— TASK REQUIREMENTS —
Return verbatim the inclusive range of lines running from the line that contains "cut_flat(solid)" to the line that contains "record = json.load(file)". Omit every other line.

— DATA EXTRACT —
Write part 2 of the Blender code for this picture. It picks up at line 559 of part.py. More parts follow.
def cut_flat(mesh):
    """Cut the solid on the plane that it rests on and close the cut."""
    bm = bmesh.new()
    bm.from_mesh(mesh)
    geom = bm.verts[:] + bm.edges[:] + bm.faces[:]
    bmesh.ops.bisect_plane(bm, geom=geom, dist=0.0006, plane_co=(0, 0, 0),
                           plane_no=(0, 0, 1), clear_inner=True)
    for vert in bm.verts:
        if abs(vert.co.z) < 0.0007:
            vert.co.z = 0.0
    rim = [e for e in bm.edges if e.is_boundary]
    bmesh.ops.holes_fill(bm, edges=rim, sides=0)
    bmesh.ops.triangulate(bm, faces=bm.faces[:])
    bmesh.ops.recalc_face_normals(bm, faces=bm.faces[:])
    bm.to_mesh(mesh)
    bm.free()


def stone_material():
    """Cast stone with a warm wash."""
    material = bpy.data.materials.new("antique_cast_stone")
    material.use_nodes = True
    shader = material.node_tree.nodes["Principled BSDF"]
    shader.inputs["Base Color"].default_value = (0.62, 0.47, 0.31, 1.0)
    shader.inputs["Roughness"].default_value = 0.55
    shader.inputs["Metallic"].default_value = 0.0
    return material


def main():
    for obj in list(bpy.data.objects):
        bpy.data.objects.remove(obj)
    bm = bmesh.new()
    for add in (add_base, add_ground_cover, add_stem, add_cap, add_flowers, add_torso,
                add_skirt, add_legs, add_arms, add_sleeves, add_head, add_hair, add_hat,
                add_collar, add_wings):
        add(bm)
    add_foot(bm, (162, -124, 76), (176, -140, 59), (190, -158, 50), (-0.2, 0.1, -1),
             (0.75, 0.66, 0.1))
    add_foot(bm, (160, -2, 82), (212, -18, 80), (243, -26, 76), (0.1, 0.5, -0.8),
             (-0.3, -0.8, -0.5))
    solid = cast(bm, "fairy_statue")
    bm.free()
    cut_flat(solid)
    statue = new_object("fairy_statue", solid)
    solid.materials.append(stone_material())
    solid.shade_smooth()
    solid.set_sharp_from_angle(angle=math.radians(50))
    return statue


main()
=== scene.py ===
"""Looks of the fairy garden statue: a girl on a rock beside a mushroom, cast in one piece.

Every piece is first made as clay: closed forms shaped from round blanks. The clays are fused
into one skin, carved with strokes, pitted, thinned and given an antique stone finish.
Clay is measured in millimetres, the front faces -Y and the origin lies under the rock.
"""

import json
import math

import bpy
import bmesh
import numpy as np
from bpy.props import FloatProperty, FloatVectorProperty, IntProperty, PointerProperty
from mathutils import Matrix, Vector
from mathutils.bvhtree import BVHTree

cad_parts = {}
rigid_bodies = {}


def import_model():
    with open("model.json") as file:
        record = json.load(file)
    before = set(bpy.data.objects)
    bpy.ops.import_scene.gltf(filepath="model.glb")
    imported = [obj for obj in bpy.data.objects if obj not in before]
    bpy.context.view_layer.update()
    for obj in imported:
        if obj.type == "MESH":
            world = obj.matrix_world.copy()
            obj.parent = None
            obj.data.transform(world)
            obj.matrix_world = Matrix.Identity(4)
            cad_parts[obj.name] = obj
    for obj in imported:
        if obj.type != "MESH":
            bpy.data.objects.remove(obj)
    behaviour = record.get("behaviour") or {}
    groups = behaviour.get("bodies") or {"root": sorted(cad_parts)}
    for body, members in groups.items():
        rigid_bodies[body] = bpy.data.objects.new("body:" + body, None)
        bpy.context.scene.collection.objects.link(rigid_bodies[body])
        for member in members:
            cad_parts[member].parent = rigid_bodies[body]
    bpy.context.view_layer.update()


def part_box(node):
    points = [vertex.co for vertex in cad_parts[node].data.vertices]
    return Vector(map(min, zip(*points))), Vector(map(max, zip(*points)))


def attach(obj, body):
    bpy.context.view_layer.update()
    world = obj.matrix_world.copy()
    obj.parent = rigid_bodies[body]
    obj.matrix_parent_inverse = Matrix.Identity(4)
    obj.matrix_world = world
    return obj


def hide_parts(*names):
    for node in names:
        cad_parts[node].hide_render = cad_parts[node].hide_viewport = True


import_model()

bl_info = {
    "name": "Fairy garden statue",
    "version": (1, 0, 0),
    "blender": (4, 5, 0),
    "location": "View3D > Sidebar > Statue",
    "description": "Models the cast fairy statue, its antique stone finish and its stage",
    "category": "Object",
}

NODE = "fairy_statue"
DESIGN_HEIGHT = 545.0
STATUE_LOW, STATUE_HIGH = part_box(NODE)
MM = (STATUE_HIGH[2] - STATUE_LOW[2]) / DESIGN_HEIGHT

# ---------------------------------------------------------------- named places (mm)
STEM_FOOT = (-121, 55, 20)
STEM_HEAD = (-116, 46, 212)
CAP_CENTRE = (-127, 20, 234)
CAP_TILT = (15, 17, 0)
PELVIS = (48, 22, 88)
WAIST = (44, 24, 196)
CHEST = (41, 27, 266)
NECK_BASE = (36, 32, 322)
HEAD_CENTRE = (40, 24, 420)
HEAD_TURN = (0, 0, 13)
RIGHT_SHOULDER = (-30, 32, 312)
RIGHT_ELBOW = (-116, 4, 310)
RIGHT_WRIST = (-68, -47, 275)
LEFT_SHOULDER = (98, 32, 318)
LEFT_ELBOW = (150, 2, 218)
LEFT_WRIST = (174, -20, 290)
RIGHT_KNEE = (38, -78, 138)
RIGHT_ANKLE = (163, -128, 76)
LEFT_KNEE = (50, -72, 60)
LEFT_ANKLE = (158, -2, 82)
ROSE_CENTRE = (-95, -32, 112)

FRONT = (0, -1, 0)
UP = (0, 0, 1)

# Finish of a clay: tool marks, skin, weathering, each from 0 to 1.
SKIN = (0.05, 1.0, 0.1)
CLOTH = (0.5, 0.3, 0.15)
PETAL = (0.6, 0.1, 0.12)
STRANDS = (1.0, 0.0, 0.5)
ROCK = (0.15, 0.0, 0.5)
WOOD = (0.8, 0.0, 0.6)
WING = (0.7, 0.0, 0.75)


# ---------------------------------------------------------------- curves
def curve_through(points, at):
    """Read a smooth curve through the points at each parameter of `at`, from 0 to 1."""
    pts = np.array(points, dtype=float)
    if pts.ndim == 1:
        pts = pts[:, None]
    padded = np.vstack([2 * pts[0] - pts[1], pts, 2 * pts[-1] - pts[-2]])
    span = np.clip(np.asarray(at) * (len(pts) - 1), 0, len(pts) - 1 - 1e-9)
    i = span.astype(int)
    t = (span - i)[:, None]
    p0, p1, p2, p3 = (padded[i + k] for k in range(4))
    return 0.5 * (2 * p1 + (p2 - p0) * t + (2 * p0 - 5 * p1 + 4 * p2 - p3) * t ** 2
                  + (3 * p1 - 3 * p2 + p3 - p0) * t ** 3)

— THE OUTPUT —
    cut_flat(solid)
    statue = new_object("fairy_statue", solid)
    solid.materials.append(stone_material())
    solid.shade_smooth()
    solid.set_sharp_from_angle(angle=math.radians(50))
    return statue


main()
=== scene.py ===
"""Looks of the fairy garden statue: a girl on a rock beside a mushroom, cast in one piece.

Every piece is first made as clay: closed forms shaped from round blanks. The clays are fused
into one skin, carved with strokes, pitted, thinned and given an antique stone finish.
Clay is measured in millimetres, the front faces -Y and the origin lies under the rock.
"""

import json
import math

import bpy
import bmesh
import numpy as np
from bpy.props import FloatProperty, FloatVectorProperty, IntProperty, PointerProperty
from mathutils import Matrix, Vector
from mathutils.bvhtree import BVHTree

cad_parts = {}
rigid_bodies = {}


def import_model():
    with open("model.json") as file:
        record = json.load(file)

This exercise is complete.